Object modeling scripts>
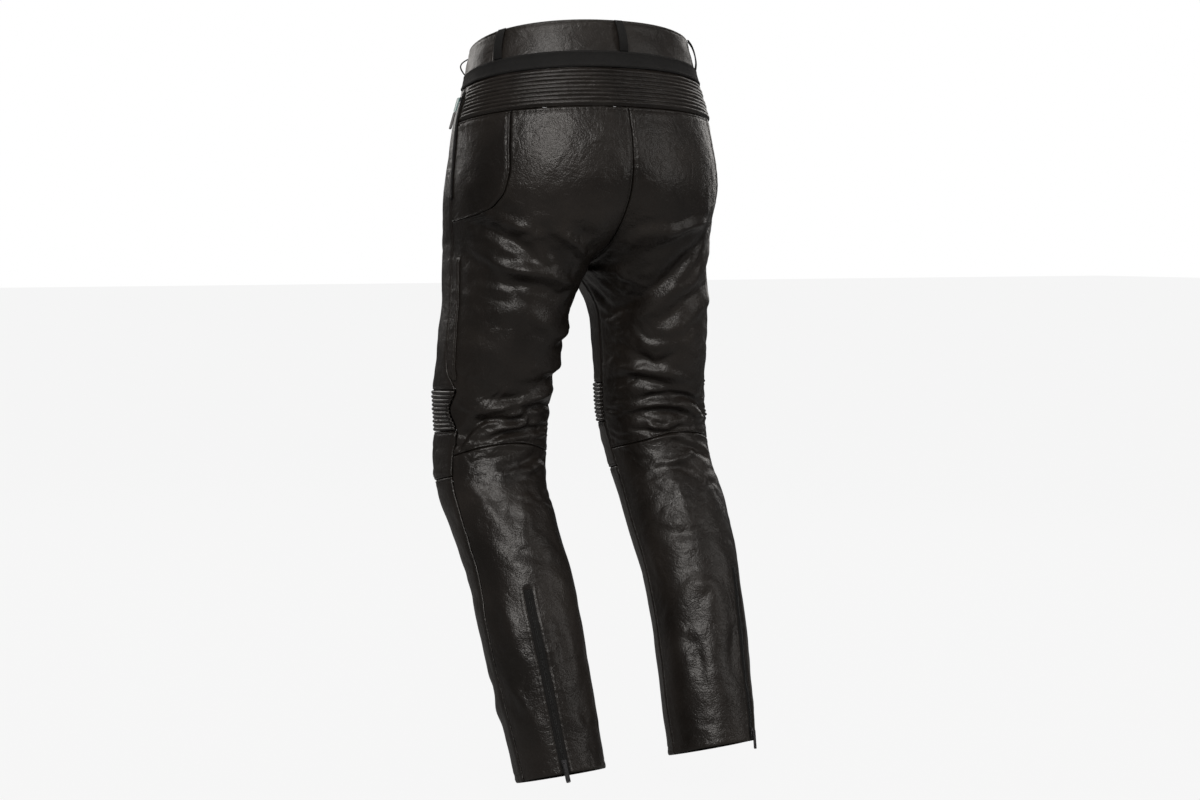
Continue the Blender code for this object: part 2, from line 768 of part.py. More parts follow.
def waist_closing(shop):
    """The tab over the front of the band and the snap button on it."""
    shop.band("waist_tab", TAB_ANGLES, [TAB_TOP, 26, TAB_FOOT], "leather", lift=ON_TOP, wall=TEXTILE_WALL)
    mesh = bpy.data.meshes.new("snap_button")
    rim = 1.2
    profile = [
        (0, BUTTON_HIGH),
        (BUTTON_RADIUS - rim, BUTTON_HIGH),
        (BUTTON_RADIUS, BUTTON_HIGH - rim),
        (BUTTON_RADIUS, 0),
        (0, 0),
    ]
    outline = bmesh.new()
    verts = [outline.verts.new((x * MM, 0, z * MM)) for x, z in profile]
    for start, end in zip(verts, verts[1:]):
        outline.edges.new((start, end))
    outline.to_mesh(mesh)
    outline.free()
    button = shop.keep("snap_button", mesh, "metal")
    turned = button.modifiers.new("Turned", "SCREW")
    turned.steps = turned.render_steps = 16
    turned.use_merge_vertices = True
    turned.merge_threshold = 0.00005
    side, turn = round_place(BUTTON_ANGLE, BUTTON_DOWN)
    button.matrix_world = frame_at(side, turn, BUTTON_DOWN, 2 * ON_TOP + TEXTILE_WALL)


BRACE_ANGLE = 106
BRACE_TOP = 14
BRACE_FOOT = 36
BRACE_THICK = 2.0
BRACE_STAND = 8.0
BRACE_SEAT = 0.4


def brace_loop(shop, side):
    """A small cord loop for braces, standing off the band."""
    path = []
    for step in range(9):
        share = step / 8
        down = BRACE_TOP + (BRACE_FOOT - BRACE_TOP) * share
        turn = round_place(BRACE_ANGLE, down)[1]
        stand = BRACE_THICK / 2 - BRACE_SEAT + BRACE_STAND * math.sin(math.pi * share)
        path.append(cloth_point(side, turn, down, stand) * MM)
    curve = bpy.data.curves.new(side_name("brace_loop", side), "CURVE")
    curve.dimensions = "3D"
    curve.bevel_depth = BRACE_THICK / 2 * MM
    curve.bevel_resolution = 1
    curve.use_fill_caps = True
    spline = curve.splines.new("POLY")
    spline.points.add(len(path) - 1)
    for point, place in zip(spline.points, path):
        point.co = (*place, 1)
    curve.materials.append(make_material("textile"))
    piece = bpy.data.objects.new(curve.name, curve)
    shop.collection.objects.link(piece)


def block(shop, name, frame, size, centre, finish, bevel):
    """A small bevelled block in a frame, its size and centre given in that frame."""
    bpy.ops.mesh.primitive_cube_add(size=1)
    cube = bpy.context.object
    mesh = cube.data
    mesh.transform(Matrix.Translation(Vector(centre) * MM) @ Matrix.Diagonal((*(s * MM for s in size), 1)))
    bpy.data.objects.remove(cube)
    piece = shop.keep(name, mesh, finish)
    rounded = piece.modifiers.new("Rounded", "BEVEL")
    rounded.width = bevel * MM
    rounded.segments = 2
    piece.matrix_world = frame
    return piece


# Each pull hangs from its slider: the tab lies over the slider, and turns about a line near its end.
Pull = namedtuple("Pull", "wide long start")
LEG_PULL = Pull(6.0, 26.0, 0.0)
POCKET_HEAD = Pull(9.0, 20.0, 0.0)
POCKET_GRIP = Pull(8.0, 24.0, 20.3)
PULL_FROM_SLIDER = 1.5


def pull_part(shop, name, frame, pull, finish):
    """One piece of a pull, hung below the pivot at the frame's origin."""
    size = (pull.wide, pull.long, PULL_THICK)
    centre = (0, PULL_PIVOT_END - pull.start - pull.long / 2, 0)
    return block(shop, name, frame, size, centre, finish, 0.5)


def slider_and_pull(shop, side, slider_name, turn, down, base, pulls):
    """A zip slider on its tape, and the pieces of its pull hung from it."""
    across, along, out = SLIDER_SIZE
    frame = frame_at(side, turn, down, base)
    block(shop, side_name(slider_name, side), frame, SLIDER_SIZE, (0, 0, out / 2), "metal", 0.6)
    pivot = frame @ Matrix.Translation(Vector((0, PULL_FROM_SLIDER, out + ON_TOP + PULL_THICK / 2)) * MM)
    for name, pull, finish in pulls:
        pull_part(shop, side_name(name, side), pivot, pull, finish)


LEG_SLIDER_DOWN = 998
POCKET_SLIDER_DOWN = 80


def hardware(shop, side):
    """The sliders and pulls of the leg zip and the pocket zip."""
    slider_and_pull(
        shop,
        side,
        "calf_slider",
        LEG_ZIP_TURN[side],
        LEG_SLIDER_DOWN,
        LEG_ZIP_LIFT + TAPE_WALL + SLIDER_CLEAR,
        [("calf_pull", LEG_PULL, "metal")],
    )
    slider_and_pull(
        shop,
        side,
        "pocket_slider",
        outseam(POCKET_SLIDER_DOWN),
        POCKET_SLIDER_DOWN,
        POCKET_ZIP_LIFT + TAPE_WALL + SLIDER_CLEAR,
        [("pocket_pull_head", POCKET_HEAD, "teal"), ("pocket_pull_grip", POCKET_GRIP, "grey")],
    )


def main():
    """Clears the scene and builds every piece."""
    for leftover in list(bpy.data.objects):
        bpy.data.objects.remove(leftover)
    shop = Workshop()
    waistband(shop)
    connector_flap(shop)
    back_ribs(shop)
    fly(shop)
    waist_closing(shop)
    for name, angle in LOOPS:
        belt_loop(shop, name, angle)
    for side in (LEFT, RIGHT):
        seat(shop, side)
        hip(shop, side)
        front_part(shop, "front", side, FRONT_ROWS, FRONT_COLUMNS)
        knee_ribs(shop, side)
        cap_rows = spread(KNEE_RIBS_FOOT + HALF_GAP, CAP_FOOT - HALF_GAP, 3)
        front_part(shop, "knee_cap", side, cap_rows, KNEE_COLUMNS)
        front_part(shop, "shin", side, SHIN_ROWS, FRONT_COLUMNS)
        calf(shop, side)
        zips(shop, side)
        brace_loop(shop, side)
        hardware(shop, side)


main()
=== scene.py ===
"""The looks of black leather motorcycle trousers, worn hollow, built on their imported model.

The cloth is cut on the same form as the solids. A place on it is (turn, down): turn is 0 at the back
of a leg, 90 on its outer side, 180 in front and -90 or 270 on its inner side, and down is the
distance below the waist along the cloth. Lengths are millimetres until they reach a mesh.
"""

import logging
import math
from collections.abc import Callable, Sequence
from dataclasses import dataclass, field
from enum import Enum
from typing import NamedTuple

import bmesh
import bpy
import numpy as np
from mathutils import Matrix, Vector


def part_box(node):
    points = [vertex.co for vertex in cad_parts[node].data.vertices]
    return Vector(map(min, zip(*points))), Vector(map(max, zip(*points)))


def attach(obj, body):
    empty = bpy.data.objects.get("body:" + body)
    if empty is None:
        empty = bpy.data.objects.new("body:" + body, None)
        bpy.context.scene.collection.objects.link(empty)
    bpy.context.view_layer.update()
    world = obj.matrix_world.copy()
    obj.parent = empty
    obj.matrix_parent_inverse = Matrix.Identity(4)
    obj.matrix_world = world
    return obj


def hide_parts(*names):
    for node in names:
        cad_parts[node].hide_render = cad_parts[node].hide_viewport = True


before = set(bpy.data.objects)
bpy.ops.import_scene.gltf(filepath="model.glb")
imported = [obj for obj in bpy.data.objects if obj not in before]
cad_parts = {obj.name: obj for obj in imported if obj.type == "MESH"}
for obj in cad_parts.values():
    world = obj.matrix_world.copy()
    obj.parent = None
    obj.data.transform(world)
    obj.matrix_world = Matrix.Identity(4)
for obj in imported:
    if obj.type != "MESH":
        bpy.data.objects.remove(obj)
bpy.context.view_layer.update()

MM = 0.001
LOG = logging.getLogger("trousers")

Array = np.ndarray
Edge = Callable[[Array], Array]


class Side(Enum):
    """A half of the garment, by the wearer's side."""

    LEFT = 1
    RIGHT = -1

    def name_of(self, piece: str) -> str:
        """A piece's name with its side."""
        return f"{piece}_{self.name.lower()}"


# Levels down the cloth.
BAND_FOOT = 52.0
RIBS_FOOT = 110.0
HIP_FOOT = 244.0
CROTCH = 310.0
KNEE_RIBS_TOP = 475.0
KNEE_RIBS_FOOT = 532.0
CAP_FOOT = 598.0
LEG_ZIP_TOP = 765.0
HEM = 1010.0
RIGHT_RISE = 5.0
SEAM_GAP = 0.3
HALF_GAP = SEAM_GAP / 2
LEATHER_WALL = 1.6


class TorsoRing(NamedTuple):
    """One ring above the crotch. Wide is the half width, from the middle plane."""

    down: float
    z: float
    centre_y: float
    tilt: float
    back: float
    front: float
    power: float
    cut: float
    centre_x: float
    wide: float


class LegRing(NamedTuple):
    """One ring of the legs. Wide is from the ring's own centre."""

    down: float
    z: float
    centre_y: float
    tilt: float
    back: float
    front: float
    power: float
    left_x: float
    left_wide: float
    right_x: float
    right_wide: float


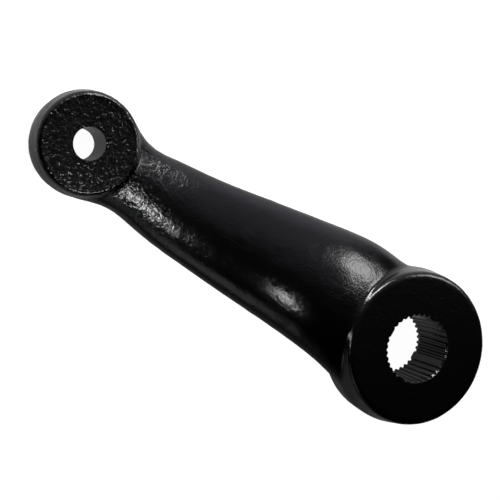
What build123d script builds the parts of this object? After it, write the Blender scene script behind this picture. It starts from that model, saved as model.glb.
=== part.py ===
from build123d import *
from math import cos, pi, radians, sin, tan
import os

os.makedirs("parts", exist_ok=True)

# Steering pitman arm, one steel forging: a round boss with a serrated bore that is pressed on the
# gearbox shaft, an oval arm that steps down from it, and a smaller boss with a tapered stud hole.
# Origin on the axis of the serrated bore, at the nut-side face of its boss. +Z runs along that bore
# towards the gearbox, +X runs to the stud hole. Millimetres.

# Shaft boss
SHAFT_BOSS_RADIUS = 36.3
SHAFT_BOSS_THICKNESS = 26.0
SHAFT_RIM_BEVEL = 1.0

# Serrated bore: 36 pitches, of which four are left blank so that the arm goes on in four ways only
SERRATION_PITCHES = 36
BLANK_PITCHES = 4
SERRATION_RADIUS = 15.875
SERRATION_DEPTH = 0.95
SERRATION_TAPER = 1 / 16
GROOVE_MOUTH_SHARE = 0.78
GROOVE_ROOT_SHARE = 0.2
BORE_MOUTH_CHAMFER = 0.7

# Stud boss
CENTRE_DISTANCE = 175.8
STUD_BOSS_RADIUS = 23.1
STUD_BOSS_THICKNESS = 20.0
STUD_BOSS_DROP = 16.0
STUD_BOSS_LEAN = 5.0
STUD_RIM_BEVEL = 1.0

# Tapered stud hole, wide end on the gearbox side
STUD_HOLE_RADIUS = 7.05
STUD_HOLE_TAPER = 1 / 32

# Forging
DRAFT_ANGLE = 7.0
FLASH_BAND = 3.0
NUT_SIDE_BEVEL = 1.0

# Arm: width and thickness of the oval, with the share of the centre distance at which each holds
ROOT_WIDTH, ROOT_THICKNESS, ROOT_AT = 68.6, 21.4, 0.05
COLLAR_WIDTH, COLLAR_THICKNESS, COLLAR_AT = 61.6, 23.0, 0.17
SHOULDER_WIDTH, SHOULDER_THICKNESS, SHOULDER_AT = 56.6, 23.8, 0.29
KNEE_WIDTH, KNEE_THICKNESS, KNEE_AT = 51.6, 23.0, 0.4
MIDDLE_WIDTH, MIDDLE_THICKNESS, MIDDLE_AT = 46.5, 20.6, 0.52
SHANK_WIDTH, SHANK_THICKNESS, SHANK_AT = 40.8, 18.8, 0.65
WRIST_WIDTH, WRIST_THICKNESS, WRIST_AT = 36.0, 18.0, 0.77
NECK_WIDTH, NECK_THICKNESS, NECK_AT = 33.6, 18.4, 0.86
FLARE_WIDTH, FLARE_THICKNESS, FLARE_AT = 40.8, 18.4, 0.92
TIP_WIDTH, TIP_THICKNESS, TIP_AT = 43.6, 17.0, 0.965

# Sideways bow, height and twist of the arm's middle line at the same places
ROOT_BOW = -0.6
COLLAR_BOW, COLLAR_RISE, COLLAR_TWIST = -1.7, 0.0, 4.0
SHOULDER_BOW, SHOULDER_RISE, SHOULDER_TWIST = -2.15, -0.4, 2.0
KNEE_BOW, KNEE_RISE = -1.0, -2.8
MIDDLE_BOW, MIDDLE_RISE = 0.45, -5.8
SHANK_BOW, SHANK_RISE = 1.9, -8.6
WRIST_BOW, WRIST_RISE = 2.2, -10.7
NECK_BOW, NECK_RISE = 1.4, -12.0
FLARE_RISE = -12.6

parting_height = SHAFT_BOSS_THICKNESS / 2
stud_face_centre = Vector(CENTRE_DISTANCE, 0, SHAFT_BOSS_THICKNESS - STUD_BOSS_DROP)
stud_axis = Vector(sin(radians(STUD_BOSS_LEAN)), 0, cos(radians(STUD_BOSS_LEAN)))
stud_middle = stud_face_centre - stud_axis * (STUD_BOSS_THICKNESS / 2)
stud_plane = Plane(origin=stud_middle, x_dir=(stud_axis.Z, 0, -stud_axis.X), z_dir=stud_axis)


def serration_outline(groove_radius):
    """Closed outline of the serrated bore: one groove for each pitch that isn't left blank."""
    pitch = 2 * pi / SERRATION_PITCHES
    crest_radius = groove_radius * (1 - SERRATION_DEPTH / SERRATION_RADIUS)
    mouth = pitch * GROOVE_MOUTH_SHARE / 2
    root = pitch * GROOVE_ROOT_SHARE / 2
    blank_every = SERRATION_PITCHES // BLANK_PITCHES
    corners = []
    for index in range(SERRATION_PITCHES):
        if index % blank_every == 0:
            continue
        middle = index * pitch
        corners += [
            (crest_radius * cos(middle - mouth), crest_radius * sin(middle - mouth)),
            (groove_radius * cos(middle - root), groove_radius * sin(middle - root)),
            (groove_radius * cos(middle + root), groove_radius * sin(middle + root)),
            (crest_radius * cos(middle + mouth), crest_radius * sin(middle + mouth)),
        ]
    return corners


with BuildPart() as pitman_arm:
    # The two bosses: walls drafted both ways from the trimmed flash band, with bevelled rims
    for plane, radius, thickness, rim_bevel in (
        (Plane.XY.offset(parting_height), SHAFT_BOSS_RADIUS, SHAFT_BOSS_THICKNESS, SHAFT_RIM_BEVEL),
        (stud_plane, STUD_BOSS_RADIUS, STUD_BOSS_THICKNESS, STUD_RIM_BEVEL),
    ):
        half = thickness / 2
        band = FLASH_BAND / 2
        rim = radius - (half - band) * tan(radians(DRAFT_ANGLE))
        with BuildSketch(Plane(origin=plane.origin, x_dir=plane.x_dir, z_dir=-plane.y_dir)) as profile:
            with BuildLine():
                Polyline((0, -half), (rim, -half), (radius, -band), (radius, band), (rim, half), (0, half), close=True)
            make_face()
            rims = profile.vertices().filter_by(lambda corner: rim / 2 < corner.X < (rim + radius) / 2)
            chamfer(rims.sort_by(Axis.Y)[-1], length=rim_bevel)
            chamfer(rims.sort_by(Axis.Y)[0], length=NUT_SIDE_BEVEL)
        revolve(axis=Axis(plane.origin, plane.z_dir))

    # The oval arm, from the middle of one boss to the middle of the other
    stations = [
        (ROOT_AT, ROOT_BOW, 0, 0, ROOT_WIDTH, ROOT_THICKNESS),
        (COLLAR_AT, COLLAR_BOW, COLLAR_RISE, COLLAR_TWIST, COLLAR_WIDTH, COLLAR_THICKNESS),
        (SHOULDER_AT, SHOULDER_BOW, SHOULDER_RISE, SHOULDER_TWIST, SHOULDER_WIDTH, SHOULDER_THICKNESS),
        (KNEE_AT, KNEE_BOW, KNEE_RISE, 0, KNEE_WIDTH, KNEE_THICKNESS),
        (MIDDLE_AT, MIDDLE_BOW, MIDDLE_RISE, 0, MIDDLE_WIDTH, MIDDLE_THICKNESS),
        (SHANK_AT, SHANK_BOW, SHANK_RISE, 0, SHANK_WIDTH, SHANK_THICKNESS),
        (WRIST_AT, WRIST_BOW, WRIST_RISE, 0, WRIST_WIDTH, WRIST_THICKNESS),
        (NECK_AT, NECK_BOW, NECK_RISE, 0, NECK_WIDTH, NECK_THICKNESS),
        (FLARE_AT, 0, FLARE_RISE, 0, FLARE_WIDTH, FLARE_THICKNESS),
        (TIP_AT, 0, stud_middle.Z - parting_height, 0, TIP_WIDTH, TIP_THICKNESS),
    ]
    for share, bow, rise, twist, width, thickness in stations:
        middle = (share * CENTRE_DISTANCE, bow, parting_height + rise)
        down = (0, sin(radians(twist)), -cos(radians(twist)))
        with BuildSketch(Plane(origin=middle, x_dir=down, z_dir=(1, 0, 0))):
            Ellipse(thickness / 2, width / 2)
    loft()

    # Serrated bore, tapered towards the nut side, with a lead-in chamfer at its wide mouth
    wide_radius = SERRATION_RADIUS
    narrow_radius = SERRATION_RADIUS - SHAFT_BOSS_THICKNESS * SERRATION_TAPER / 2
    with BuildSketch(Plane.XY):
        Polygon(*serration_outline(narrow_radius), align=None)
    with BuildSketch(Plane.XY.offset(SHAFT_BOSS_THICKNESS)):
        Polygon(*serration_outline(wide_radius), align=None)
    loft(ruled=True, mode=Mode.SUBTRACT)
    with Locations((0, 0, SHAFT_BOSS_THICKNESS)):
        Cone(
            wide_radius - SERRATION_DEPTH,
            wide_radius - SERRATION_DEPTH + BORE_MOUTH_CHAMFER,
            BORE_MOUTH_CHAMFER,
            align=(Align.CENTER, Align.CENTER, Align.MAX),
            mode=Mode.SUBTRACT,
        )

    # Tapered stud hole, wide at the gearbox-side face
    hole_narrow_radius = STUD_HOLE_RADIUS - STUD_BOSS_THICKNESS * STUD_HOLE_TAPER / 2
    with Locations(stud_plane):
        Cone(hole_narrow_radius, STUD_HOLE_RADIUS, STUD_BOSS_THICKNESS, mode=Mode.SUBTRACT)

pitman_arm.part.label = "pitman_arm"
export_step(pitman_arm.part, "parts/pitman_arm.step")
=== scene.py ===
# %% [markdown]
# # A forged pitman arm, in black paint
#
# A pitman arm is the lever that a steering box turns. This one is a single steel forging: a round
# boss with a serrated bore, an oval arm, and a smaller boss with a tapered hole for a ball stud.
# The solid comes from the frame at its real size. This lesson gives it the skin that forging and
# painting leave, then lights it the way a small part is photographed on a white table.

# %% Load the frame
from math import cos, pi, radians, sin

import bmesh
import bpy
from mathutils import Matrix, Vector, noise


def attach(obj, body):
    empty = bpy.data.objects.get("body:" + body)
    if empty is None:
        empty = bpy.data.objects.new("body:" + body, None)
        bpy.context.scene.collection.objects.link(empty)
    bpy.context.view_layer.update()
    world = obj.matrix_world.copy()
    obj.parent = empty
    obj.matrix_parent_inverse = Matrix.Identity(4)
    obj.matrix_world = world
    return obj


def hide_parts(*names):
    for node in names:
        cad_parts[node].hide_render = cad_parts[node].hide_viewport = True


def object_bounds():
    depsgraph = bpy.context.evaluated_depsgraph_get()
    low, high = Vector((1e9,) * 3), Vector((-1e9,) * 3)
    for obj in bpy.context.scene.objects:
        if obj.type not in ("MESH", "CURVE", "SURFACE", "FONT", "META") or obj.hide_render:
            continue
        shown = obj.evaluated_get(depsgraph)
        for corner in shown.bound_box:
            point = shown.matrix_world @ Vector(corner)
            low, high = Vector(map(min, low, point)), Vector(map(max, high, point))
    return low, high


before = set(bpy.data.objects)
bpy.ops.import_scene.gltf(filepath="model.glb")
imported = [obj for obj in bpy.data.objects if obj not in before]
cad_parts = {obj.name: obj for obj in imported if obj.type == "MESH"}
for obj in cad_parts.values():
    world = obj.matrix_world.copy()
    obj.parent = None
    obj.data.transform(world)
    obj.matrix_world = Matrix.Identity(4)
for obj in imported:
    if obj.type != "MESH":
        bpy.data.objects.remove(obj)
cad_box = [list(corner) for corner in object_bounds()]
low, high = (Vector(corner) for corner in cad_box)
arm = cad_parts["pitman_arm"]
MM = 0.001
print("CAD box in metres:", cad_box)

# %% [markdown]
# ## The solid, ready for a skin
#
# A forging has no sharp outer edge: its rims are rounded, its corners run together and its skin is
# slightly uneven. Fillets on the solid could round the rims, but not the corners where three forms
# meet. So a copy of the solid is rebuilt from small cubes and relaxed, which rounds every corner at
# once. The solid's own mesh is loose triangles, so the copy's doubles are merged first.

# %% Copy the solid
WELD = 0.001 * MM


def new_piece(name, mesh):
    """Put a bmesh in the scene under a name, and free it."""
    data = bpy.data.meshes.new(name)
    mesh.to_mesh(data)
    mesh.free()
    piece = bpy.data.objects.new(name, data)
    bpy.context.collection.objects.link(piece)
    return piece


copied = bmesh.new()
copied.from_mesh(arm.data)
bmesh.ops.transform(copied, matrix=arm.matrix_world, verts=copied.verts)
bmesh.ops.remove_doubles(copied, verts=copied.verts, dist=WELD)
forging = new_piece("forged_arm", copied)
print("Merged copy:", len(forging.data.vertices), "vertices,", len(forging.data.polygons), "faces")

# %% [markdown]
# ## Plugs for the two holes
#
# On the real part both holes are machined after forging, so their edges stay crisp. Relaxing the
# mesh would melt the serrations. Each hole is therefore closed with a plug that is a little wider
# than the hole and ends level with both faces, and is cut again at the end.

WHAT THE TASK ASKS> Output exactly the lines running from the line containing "# Tapered stud hole, wide at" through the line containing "low, high = Vector((1e9,)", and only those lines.

SOLUTION TO THIS TASK>
    # Tapered stud hole, wide at the gearbox-side face
    hole_narrow_radius = STUD_HOLE_RADIUS - STUD_BOSS_THICKNESS * STUD_HOLE_TAPER / 2
    with Locations(stud_plane):
        Cone(hole_narrow_radius, STUD_HOLE_RADIUS, STUD_BOSS_THICKNESS, mode=Mode.SUBTRACT)

pitman_arm.part.label = "pitman_arm"
export_step(pitman_arm.part, "parts/pitman_arm.step")
=== scene.py ===
# %% [markdown]
# # A forged pitman arm, in black paint
#
# A pitman arm is the lever that a steering box turns. This one is a single steel forging: a round
# boss with a serrated bore, an oval arm, and a smaller boss with a tapered hole for a ball stud.
# The solid comes from the frame at its real size. This lesson gives it the skin that forging and
# painting leave, then lights it the way a small part is photographed on a white table.

# %% Load the frame
from math import cos, pi, radians, sin

import bmesh
import bpy
from mathutils import Matrix, Vector, noise


def attach(obj, body):
    empty = bpy.data.objects.get("body:" + body)
    if empty is None:
        empty = bpy.data.objects.new("body:" + body, None)
        bpy.context.scene.collection.objects.link(empty)
    bpy.context.view_layer.update()
    world = obj.matrix_world.copy()
    obj.parent = empty
    obj.matrix_parent_inverse = Matrix.Identity(4)
    obj.matrix_world = world
    return obj


def hide_parts(*names):
    for node in names:
        cad_parts[node].hide_render = cad_parts[node].hide_viewport = True


def object_bounds():
    depsgraph = bpy.context.evaluated_depsgraph_get()
    low, high = Vector((1e9,) * 3), Vector((-1e9,) * 3)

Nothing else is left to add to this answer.